Certes, n’en disconvenons point, le sujet est horrible, le propos est ignoble mais l’ensemble (où l’humanité tend à l’emporter in fine) fait mouche et sens par la grâce du détachement (ou de l’humour juif ?) qui traverse de part en part ces mémoires ou ce journal extime d’un Allemand génocidaire englué dans un corps de juif caricatural qui nous amène à revisiter sans fioritures le nazisme, l’après-guerre puis le sionisme.

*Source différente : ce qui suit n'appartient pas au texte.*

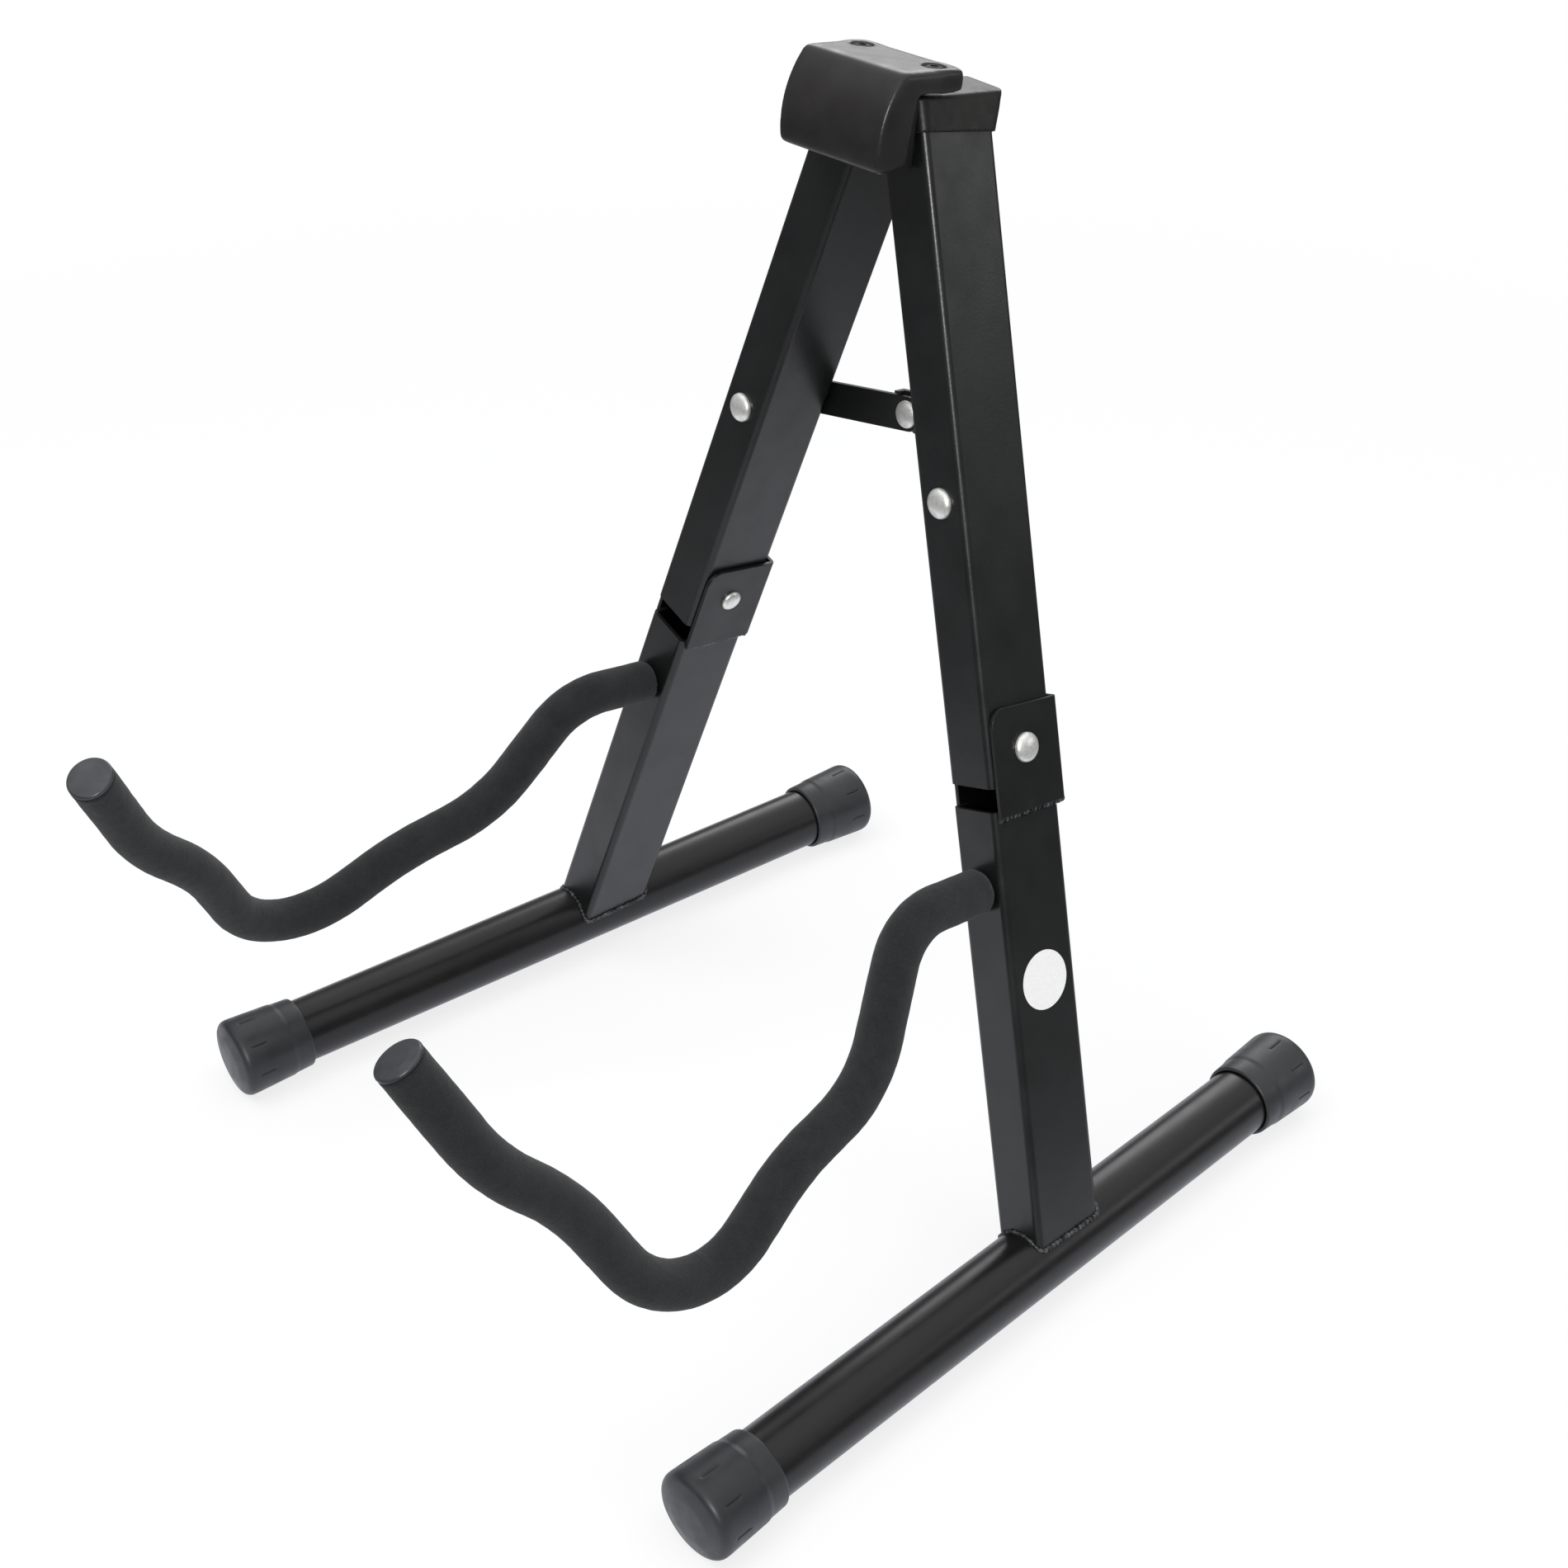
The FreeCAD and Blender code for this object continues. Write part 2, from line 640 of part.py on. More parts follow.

La putative dignité humaine n’en sort pas toujours grandie mais comme Montaigne le disait en son temps des Amerindiens cannibales dans les Essais : on est tous potentiellement le barbare (barbier /nazi) de quelqu’un d’autre. Ah, subversion quand tu nous tiens !
Avec son personnage de bouffon aux yeux de grenouille, Edgar Hilsenrath fait oeuvre de mémoire et rejoint ainsi bel et bien Primo Levi qui rappelait dans Si c’est un homme : les bourreaux du camp « étaient faits de la même étoffe que nous, c’étaient des êtres humains moyens, moyennement intelligents, d’une méchanceté moyenne : sauf exception, ce n’étaient pas des monstres, ils avaient notre visage. »
frederic grolleau
Edgar Hilsenrath , Le Nazi et le Barbier, trad. Jörg Stickan & Sacha Zilberfarb ‚Le tripode, coll. « Météores », juin 2018, 480 p.- 13,50 €.